The Irwindale City Council decided Wednesday to drop a lawsuit against the Sriracha hot sauce factory and table a separate resolution declaring the factory a public nuisance.
The city and the factory began warring late last year, when residents began to complain of a spicy odor that caused headaches, heartburn and watering eyes.
The trial was scheduled to begin this November, and the public nuisance declaration would have eventually authorized city officials to enter the factory and make the changes themselves.
But city officials said Huy Fong Foods Inc. had finally demonstrated a specific written commitment to solving the smell issues. Mayor Mark Breceda, who toured the factory earlier this week, said the conflict should not have been so drawn out.
"We're almost sorry that this has gone on so long," Breceda said. "We're looking forward to being partners for a very long time."

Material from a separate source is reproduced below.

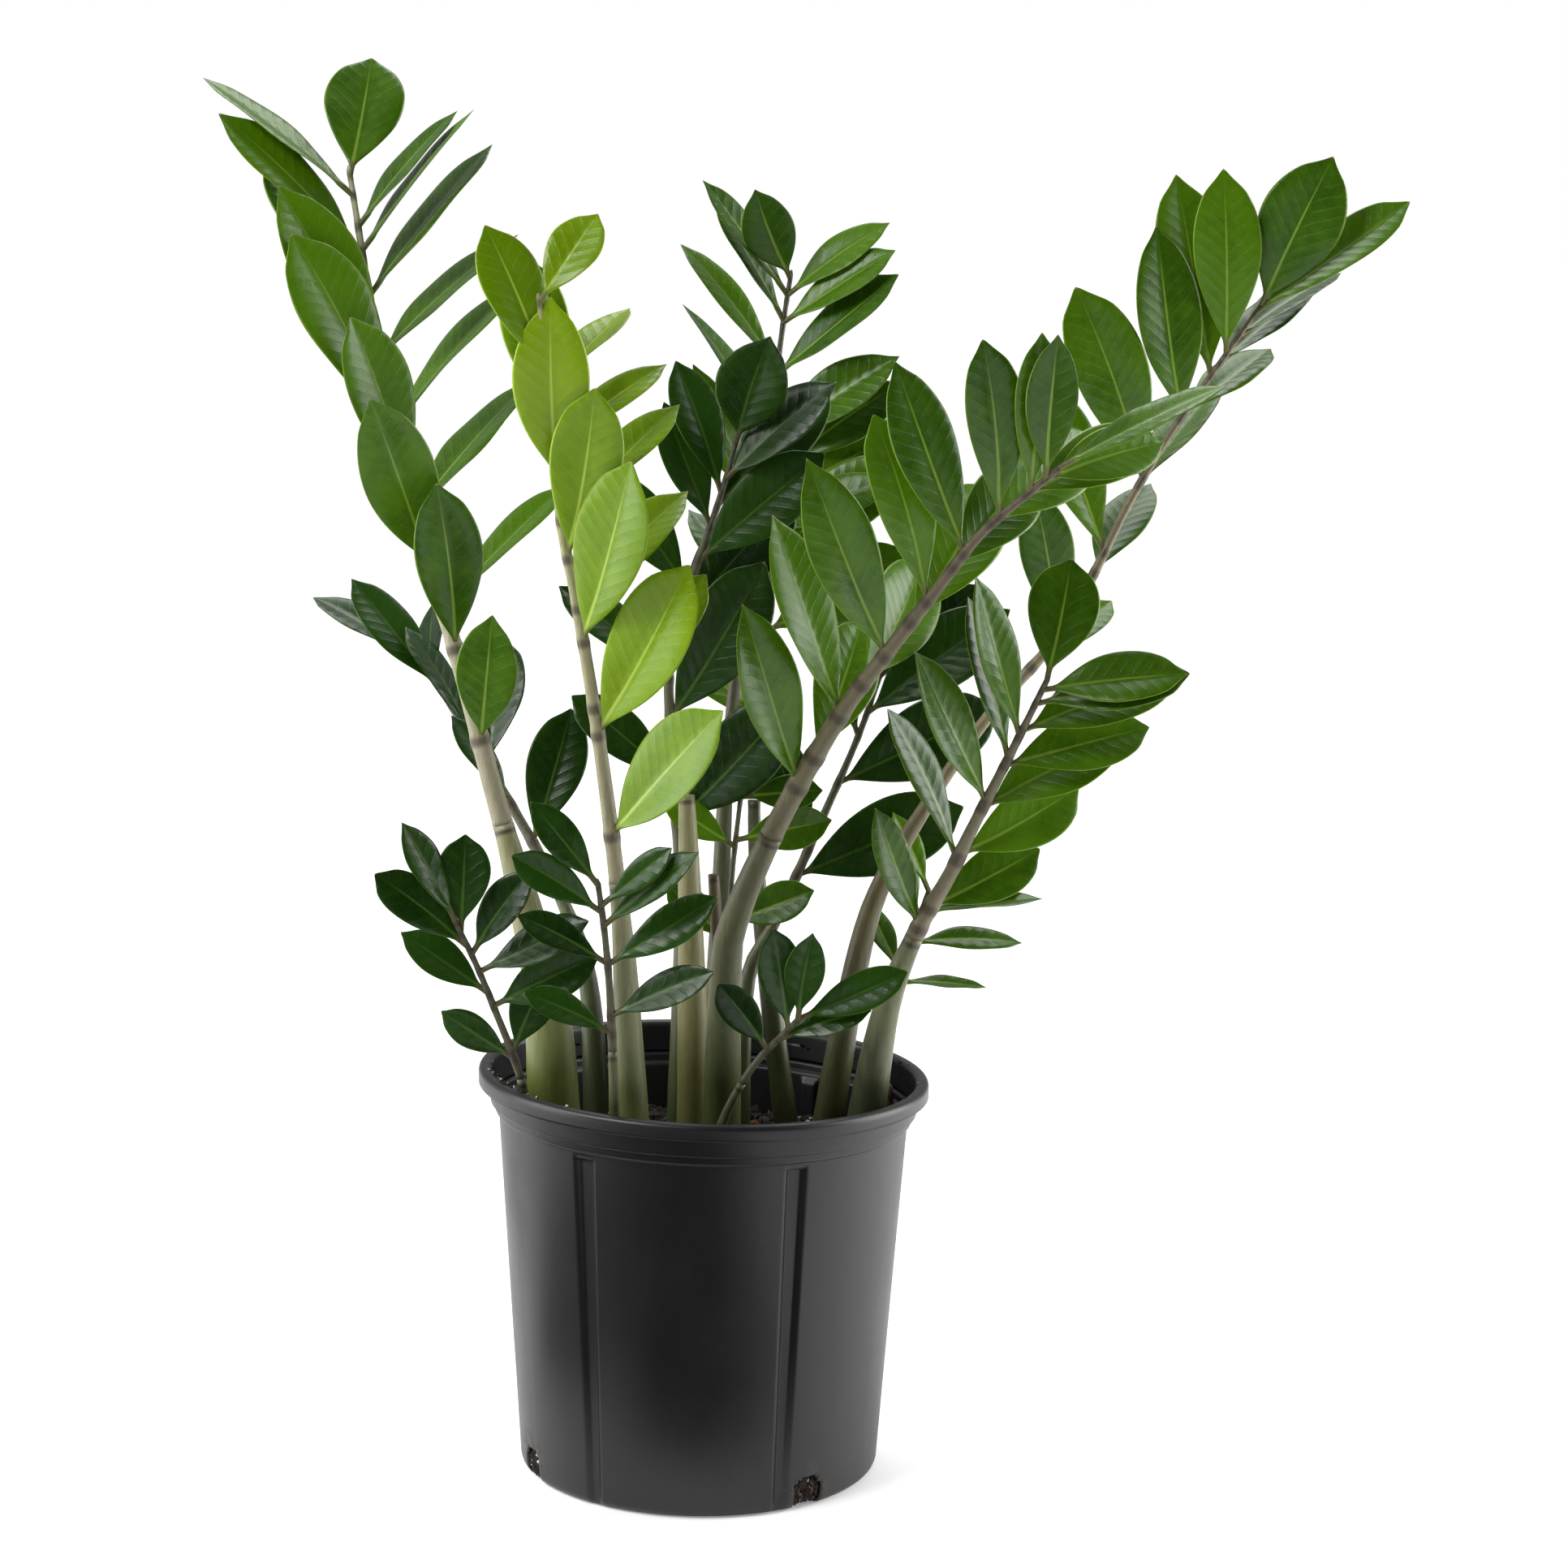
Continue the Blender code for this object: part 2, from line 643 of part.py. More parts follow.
FRONDS = [
    Frond(
        "left_tall",
        (-0.744, -0.18),
        [
            (-0.5, 0.4, 8),
            (-1.7, 0.9, 13.5),
            (-3.7, 1.7, 20.5),
            (-5.4, 2.5, 26.5),
            (-7, 3.2, 31.5),
            (-8.6, 3.9, 36),
            (-9.7, 4.5, 40),
            (-10.6, 5.3, 45),
            (-11.4, 6.1, 50),
            (-12.2, 7, 54.5),
        ],
        (32, 11),
        0.36,
        [
            (8, 0.44, 0.86, (20, -4, -32), (30, 18, 10), (9, 11.3, 12), 0.39, (5, 34, 60)),
            (2, 0.91, 0.97, (-34, -40, -48), (8, 4, 0), (11.5, 11, 10.5), 0.30, (60, 64, 68)),
            (7, 0.57, 0.94, (58, 48, 42), (-22, -18, -12), (10.5, 11.5, 9), 0.34, (-62, -66, -70)),
            (1, 0.99, 0.99, (15, 15, 15), (-35, -35, -35), (8.5, 8.5, 8.5), 0.55, (10, 10, 10)),
        ],
    ),
    Frond(
        "left_back",
        (-0.55, 0.28),
        [
            (-0.6, 1.7, 8.2),
            (-2.3, 3.2, 13),
            (-5.3, 5.3, 18),
            (-8.3, 7.2, 22.5),
            (-11, 9, 26),
        ],
        (16, 7),
        0.5,
        [
            (4, 0.68, 0.99, (0, 5, -10), (-10, -10, -10), (6.5, 8, 8.5), 0.36, (60, 50, 60)),
            (4, 0.60, 0.95, (45, 35, 25), (-15, -15, -15), (8.5, 8, 7.5), 0.42, (0, -30, -40)),
        ],
        DARK_GREEN,
    ),
    Frond(
        "left_bright",
        (-0.34, -0.54),
        [
            (-0.6, -0.5, 11.5),
            (-1.2, -0.9, 17.5),
            (-2, -1.4, 23.5),
            (-2.7, -1.8, 28),
            (-3.5, -2.2, 32.5),
            (-4.2, -2.6, 36),
            (-4.5, -3, 39.5),
            (-5, -3.5, 44.5),
            (-5.4, -4, 48),
        ],
        (21, 9),
        0.38,
        [
            (8, 0.42, 0.94, (40, 11, -30), (25, 15, 10), (11, 9.7, 8), 0.41, (-36, -4, 32)),
            (6, 0.56, 0.93, (45, 53, 40), (-20, -20, -15), (10, 8.5, 6.5), 0.36, (-25, -55, -60)),
            (1, 0.99, 0.99, (36, 36, 36), (-20, -20, -20), (6, 6, 6), 0.5, (-15, -15, -15)),
        ],
        YOUNG_GREEN,
    ),
    Frond(
        "back_tall",
        (0.03, 0.54),
        [
            (0.4, 1.1, 11),
            (0.7, 2.6, 20),
            (1.5, 4.4, 29.5),
            (2.6, 6, 36.5),
            (3.5, 8, 44.7),
            (4.1, 9, 49),
        ],
        (15, 8),
        0.45,
        [
            (5, 0.72, 0.97, (-34, -38, -40), (-12, -8, 0), (10, 9, 8), 0.30, (55, 60, 55)),
            (5, 0.70, 0.97, (54, 42, 44), (8, 5, 0), (9, 9, 7), 0.36, (-40, -45, -50)),
            (1, 0.99, 0.99, (-48, -48, -48), (15, 15, 15), (6.4, 6.4, 6.4), 0.5, (0, 0, 0)),
        ],
    ),
    Frond(
        "centre_dark",
        (-0.12, 0.22),
        [
            (0, 0.2, 12),
            (-0.5, 0.4, 19.7),
            (-1, 0.6, 26.5),
            (-0.3, 0.7, 30),
            (0.6, 0.8, 33),
            (1.9, 0.9, 37),
            (2.8, 1, 40.5),
        ],
        (17, 8),
        0.42,
        [
            (6, 0.47, 0.93, (42, 26, 28), (12, 10, 12), (10.5, 10, 8.5), 0.42, (-10, -20, -35)),
            (5, 0.52, 0.91, (-46, -48, -32), (-5, 0, 0), (8, 8, 7.5), 0.38, (35, 30, 20)),
            (1, 0.98, 0.98, (0, 0, 0), (25, 25, 25), (7, 7, 7), 0.6, (0, 0, 0)),
        ],
        DARK_GREEN,
    ),
    Frond(
        "back_middle",
        (0.18, 0.37),
        [
            (0.4, 1.3, 8.4),
            (2.1, 2.3, 12),
            (4.8, 3.8, 18),
            (6.8, 5.4, 22.5),
            (8.4, 7, 27),
        ],
        (14, 6),
        0.5,
        [
            (4, 0.55, 0.95, (40, 38, 25), (-8, -8, -8), (11, 10.5, 9), 0.42, (-15, -20, -20)),
            (3, 0.60, 0.95, (-45, -40, -35), (-15, -15, -15), (8, 8, 7), 0.4, (20, 20, 20)),
        ],
        DARK_GREEN,
    ),
    Frond(
        "back_right",
        (0.43, 0.56),
        [
            (-1.5, 1.1, 11),
            (-2.1, 2.3, 18),
            (-1.8, 3.6, 25),
            (-1.3, 5, 31),
            (-0.8, 6, 35.5),
            (-0.2, 6.8, 39),
        ],
        (14, 7),
        0.5,
        [
            (5, 0.60, 0.97, (60, 50, 45), (10, 0, -10), (9.5, 9.5, 8), 0.42, (-10, -20, -30)),
            (4, 0.60, 0.97, (-50, -45, -40), (-15, -15, -15), (8, 8, 7), 0.4, (30, 40, 40)),
        ],
    ),
    Frond(
        "front_right",
        (0.09, -0.32),
        [
            (0.1, -1.7, 11),
            (0.6, -2.5, 14.5),
            (2.8, -3.8, 20),
            (5.9, -5.5, 26),
            (8.6, -6.8, 30),
            (10.7, -7.8, 33),
            (12.8, -8.9, 36),
            (15.1, -9.7, 38.2),
            (17.1, -10.4, 40),
        ],
        (22, 12),
        0.46,
        [
            (8, 0.52, 0.97, (-44, -54, -42), (14, 12, 10), (11.4, 10.6, 7.5), 0.34, (40, 24, 10)),
            (7, 0.56, 0.97, (-8, 6, 22), (-42, -40, -30), (10, 10.5, 8), 0.38, (10, -10, -30)),
            (1, 0.99, 0.99, (8, 8, 8), (8, 8, 8), (9.8, 9.8, 9.8), 0.32, (-60, -60, -60)),
        ],
    ),
    Frond(
        "right_broad",
        (0.79, -0.18),
        [
            (1.2, -0.7, 8.4),
            (2.8, -1.4, 13.2),
            (4.5, -1.9, 16.5),
            (5.7, -2.3, 19.3),
            (7.8, -3.2, 24),
            (9.5, -4, 28),
        ],
        (24, 10),
        0.47,
        [
            (5, 0.50, 0.88, (-46, -44, -36), (12, 8, 5), (8, 9.8, 9), 0.32, (44, 48, 36)),
            (7, 0.54, 0.97, (34, 46, 54), (-20, -10, 5), (7.6, 9, 8), 0.42, (-16, -34, -48)),
            (1, 0.99, 0.99, (-14, -14, -14), (-15, -15, -15), (7, 7, 7), 0.58, (0, 0, 0)),
        ],
    ),
    Frond(
        "right_tall",
        (0.63, 0.27),
        [
            (1.7, 0.7, 10.3),
            (3.2, 1.2, 15),
            (6.3, 1.8, 20.3),
            (9, 2.3, 24.2),
            (13.1, 2.9, 29),
            (14.7, 3.4, 32),
            (16.9, 4.1, 36.5),
            (19.2, 4.7, 40.4),
            (21.7, 5.3, 44),
            (24.5, 6, 48),
        ],
        (19, 8),
        0.40,
        [
            (6, 0.60, 0.93, (-48, -46, -38), (8, 4, 0), (9, 11.5, 10.6), 0.38, (22, 18, 8)),
            (6, 0.56, 0.95, (8, 14, 20), (-38, -36, -30), (8, 9, 8.5), 0.36, (-40, -50, -55)),
            (1, 0.99, 0.99, (-14, -14, -14), (5, 5, 5), (9.6, 9.6, 9.6), 0.52, (0, 0, 0)),
            (1, 0.98, 0.98, (14, 14, 14), (-5, -5, -5), (11.3, 11.3, 11.3), 0.3, (-45, -45, -45)),
        ],
    ),
    Frond(
        "right_low",
        TUBER_BASE,
        [
            (0, 0, 1.3),
            (0, 0, 2.6),
            (0.6, 1, 4.8),
            (1.6, 2.3, 7.3),
            (2.8, 3.6, 10.5),
        ],
        (12, 6),
        0.45,
        [
            (4, 0.50, 0.95, (66, 64, 58), (-5, -5, -5), (5.4, 6.9, 6), 0.3, (-66, -66, -66)),
            (3, 0.55, 0.98, (-50, -50, -50), (-25, -25, -25), (5.5, 6, 5), 0.34, (40, 40, 40)),
        ],
        rise=TUBER_HEIGHT - TUBER_SUNK + JOINT_GAP,
    ),
    Frond(
        "young_left",
        (-0.82, -0.45),
        [
            (-0.9, -0.9, 5.2),
            (-2.3, -2.3, 9.5),
            (-3.3, -3.6, 12.4),
            (-4.4, -4.7, 15),
        ],
        (9, 4.5),
        0.42,
        [
            (4, 0.50, 0.86, (38, 85, 50), (12, 8, 5), (6.2, 6.6, 6), 0.42, (0, -40, -30)),
            (4, 0.48, 0.98, (-40, -30, -4), (5, 5, 5), (5, 6, 6.4), 0.4, (10, 30, 55)),
            (1, 0.94, 0.94, (22, 22, 22), (5, 5, 5), (5.5, 5.5, 5.5), 0.55, (0, 0, 0)),
        ],
        DARK_GREEN,
    ),
    Frond(
        "young_centre",
        (-0.42, -0.77),
        [
            (-0.2, -0.8, 6),
            (-0.4, -1.7, 10.8),
            (-0.7, -2.6, 14.5),
            (-1.1, -3.4, 17.6),
        ],
        (7.5, 4.5),
        0.52,
        [
            (4, 0.60, 0.92, (61, 58, 50), (12, 10, 8), (6.6, 6.8, 5.2), 0.34, (-35, -35, -40)),
            (4, 0.55, 0.98, (-62, -50, -33), (8, 8, 8), (5.5, 5.5, 6), 0.36, (40, 30, 20)),
        ],
        DARK_GREEN,
    ),
    Frond(
        "young_front",
        (0.02, -0.63),
        [
            (0.9, -0.8, 3.7),
            (2.5, -1.9, 7),
            (4.2, -2.6, 9),
            (4.9, -3, 9.9),
        ],
        (7.5, 4),
        0.6,
        [
            (3, 0.80, 0.98, (-78, -50, -30), (15, 15, 15), (5, 5.8, 5), 0.42, (0, 0, 0)),
            (2, 0.86, 0.98, (25, 20, 24), (5, 5, 5), (5.5, 6, 6.4), 0.34, (-30, -30, -30)),
        ],
        DARK_GREEN,
    ),
    Frond(
        "young_back",
        (0.125, 0.18),
        [(-0.2, -0.2, 8), (0, -0.3, 15), (0.5, -0.3, 20.5)],
        (5, 3.5),
        0.5,
        [
            (3, 0.65, 0.97, (60, 70, 80), (10, 10, 10), (5.5, 5.5, 4.5), 0.45, (-20, -20, -20)),
            (3, 0.60, 0.97, (-50, -60, -70), (0, 0, 0), (5, 5, 4), 0.4, (20, 20, 20)),
        ],
    ),
]

STUBS = [
    Frond("green", (-0.045, -0.09), [(-0.2, 0, 8), (-0.5, 0, 16), (-0.7, 0, 20.3)], (20, 9), 1.0, []),
    Frond("brown", (0.14, 0.03), [(-0.5, -0.2, 6), (-1.2, -0.4, 15.7)], (10, 6), 1.0, [], STUB_BROWN),
]


def stalk(frond, prefix, look):
    """A stalk standing in its socket, up to the joint ring."""
    mesh = frond.stalk_mesh()
    smoothed(mesh, 50)
    add(f"{prefix}_{frond.name}", mesh, look)


def tuber_body(name, group, grow=0.0):
    """The tuber's bark-covered neck, standing out of the soil, or a socket cutter for it."""
    half = TUBER_D / 2 + grow
    high = TUBER_HEIGHT + grow
    outline = [
        (0.0, high),
        (half * 0.86, high),
        (half, high * 0.72),
        (half * 0.94, high * 0.3),
        (half * 0.7, -grow),
        (0.0, -grow),
    ]
    body = turned(name, outline, TUBER_BROWN, group, 12)
    body.location = (TUBER_BASE[0] * SOIL_RADIUS, TUBER_BASE[1] * SOIL_RADIUS, SOIL_LEVEL - TUBER_SUNK)
    return body


def skin_tree(mesh):
    """A search tree of a whole mesh."""
    work = bmesh.new()
    work.from_mesh(mesh)
    tree = BVHTree.FromBMesh(work)
    work.free()
    return tree


def build():
    """Builds the pot, the stalks and stubs, the soil round them, and then blade by blade."""
    pot()
    sockets = []
    stems = []
    for frond in FRONDS + STUBS:
        if frond.rise:
            continue
        socket = bpy.data.objects.new(f"socket_{frond.name}", frond.stalk_mesh(GAP, GAP))
        CUTTERS.objects.link(socket)
        sockets.append(socket)
    sockets.append(tuber_body("socket_tuber", CUTTERS, GAP))
    soil(sockets)
    tuber_body("tuber", PLANT)
    for frond in FRONDS:
        stalk(frond, "stalk", STALK_GREEN)
    stalk(STUBS[0], "stub", STALK_GREEN)
    stalk(STUBS[1], "stub", STUB_BROWN)
    for frond in FRONDS + STUBS:
        count = len(frond.route)
        stems.append(skin_tree(tube("stem", frond.route, [frond.width(i) for i in range(count)], 8)))
    grown = []
    for i, frond in enumerate(FRONDS):
        grown += blade(frond, stems[:i] + stems[i + 1 :] + grown)


build()
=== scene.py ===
"""A ZZ plant in a nursery pot: the finished look of each piece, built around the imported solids.

Metres, +Z up. The front is -Y. Sizes are those of the solids wherever the two meet.
"""

import math

import bpy
import numpy as np
from mathutils import Matrix, Vector
from mathutils.bvhtree import BVHTree


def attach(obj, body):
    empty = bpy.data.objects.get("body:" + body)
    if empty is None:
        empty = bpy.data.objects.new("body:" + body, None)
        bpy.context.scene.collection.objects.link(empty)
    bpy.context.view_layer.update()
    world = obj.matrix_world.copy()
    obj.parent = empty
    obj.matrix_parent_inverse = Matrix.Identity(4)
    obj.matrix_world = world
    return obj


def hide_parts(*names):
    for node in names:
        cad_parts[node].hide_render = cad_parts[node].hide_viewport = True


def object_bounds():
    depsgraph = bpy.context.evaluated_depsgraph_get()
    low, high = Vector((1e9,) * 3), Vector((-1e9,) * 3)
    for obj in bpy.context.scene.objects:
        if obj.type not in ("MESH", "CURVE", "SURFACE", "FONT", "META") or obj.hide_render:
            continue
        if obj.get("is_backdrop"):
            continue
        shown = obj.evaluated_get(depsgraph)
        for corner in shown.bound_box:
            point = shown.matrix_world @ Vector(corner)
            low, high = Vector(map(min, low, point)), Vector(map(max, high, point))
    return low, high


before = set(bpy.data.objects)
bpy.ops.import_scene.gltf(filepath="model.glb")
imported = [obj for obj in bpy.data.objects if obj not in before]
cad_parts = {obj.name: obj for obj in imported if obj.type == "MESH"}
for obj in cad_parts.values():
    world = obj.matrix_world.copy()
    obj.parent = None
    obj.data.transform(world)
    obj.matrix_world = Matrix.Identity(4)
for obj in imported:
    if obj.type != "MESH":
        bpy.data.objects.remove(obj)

solid_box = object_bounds()
MM = 0.001
CM = 0.01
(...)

The council voted unanimously to table the resolution and decided in closed session to drop the lawsuit.
Huy Fong Foods Chief Executive David Tran was not present at the meeting but thanked his supporters in a statement to the Los Angeles Times.
"From now on, I will be concentrating on making my hot sauces quality better and better, with the price being lower and lower," Tran said.
It wasn't immediately clear why the city has relaxed its position. Tran has promised before to fix the issues, in writing and in person at council meetings through an attorney, but Irwindale officials still sought regulatory action.
John Tate, attorney for Huy Fong Foods, said the council's decision Wednesday did not result from any legal settlement between attorneys.
"Management [of the city] met with the mayor, and they had a frank discussion which resulted in a willingness to work together," Tate said.
City officials say they will visit the Sriracha plant again when it begins to grind peppers harvested in the fall. The plant is still functioning under a court injunction that bans harmful odor-causing activities, but it's up to the city to go back to court to enforce that, Tate said.
The conflict seems to have ended without any official agreement about whether there ever was a harmful odor.
The South Coast Air Quality Management District did not find enough evidence of a harmful smell to justify issuing a violation, and air quality officials say about two-thirds of the complaints they received came from just four households.
But the city's own smell study, by Santa Monica environmental consulting firm SWAPE using a different survey method, found harmful odor levels in multiple areas around the city.
City officials also mailed a survey to residents and about 40% of respondents said they could identify the smell, according to copies of the responses obtained by The Times. About 16% of respondents said the smell was harmful.
Tran said he had made some changes to the filtration system at the plant, and he promised in a letter to the council to fix whatever smell issues the city identifies.